Forsgren was quick to note that the new and improved Riffusion wasn’t trained to recognize famous artist names or songs — and, he says, can’t replicate them.
“The product isn’t built to produce deepfakes and doesn’t recognize famous artist names in its prompts,” he said. “Instead, it lets users craft personal messages and catchy hooks using the app. It’s not uncommon to have a riff you create get stuck in your head and find yourself singing along to it all day.”
There’s no clear monetization strategy — yet. For now, Forsgren and Martiros say that they’re focusing on growing Riffusion’s team and developing complementary new generative AI products.

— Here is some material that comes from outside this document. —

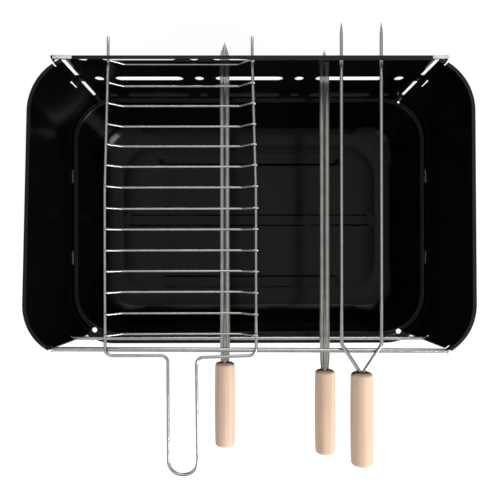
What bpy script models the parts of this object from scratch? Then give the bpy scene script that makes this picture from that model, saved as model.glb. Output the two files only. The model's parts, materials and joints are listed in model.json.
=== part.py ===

But Forsgren also hinted at working more closely with artists like The Chainsmokers to see how the tech could be used in their creative processes.
“It’s very early days for generative music. Models such as Google’s MusicLM, Facebook’s MusicGen, and Stability’s Stable Audio are exciting tools in the space,” Forsgren said. “But Riffusion stands out as one of the first to enable users to generate lyrics in their music via a fun and accessible website.”